There is an overview of all 26 articles in Part 1 - An Introduction To Standards.
There are several different kinds of streams involved:
- Elementary (sometimes called essence) streams.
- Program streams.
- Transport streams.
These are described as streams which is short for bitstream. They are a sequence of bits, assembled into bytes and then combined into packets for transmission over the network. Elementary streams are combined in a nested fashion to create program streams which are combined to make transport streams for delivery.
Timing & Synchronization
- The timing and synchronization of audio, video and optional metadata tracks is governed by the systems layer. This is fundamental. Timing and synchronization are relevant here:
- At the lowest level, audio and video need to be precisely synchronized. Video is locked on a frame-by-frame basis. Audio is synchronized at the sample level. It must be correct to within a few milliseconds to preserve lip-sync.
- The program stream is referenced to the start time so that text assets and sub-titles can be delivered at the correct frame times. The accuracy should be better than half a second.
- When programs are broadcast on-air, the time of broadcast is important so programs can be transmitted as described in the EPG. This is often just an approximation. Programs may be broadcast up to 10 minutes early or late and sometimes not at all.

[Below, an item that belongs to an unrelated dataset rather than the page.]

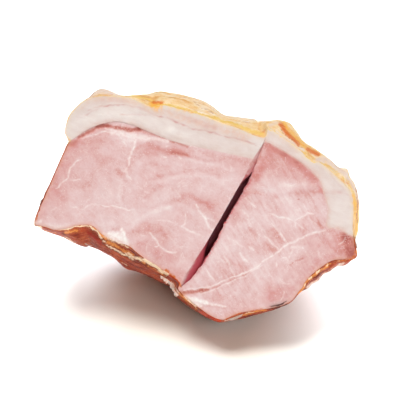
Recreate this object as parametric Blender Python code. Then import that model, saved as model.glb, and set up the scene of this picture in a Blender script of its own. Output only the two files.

The relevant standards organizations are:
- IEEE Precision Time Protocols. Used as a basis for most other standards.
- AES standards for audio carriage.
- SMPTE standards for timing and professional media over IP.
- ISO MPEG standards for audio/visual content.
- DVB broadcast transmission specifications.
- ETSI detailed specs for DVB use.
These are the relevant specifications for timing:
Standard | Description |
---|---|
IEEE1588-2002 | Precision Time Protocol (PTPv1). |
IEEE1588-2008 | Precision Time Protocol (PTPv2). |
AES3 | Integral clock timing is embedded within the essence data. |
AES11-2020 | Synchronization of digital audio equipment in studio operations. |
AES-R11-2009 | Methods for the measurement of audio-video synchronization error. |
AES67 | Uses IEEE 1588-2008 - PTPv2. |
ST 12-1 | SMPTE Timecode. |
ST 309 | SMPTE timing - Date values. |
ST 2059-1 | Generation and Alignment of Interface Signals to the SMPTE Epoch. |
ST 2059-2 | SMPTE Profile for use of IEEE 1588-2008 - PTPv2. Read this together with part 1 to understand the entire concept. |
ST 2059-10 | Engineering guideline - Introduction to the ST 2059 Synchronization System. |
RP 2059-15 | Recommended practice for using the YANG Data Model for ST 2059-2 PTP Device Monitoring in Professional Broadcast Applications. |
ST 2110-10 | SMPTE Professional Media over Managed IP Networks: System Timing and Definitions. This uses IEEE 1588-2008 - PTPv2. |
ISO 11172-1 | MPEG-1 Systems layer provides timing and synchronization and describes how to multiplex elementary streams together to create a transport stream. |
ISO 13818-1 | MPEG-2 Systems layer adds to and enhances MPEG-1. |
ISO 14496-1 | MPEG-4 Systems layer adds to and enhances MPEG-2. |
DVB | The Time Date Table (TDT) and Time Offset Table (TOT) are embedded inside the broadcast signal. |
EN 300 468 v1.3.1 | ETSI Specification for Service Information (SI) in DVB systems describes the TDT and TOT data embedded in the DVB transmissions. |
Elementary Streams
MPEG describes elementary streams as the output of an encoder. They only carry a single type of media:
- Audio
- Video
- Sub-title text
- URLs
- Metadata
- Control signals
Elementary streams are a sequence of bits. The codec specifications only describe how they should be decoded. This allows encoder developers to improve the compression algorithms. Thus, coding efficiency improves over time without revising the standard. The bitstreams are sliced into packets for transmission or storage. The term 'track' is used in place of 'stream' when the content is stored in a file.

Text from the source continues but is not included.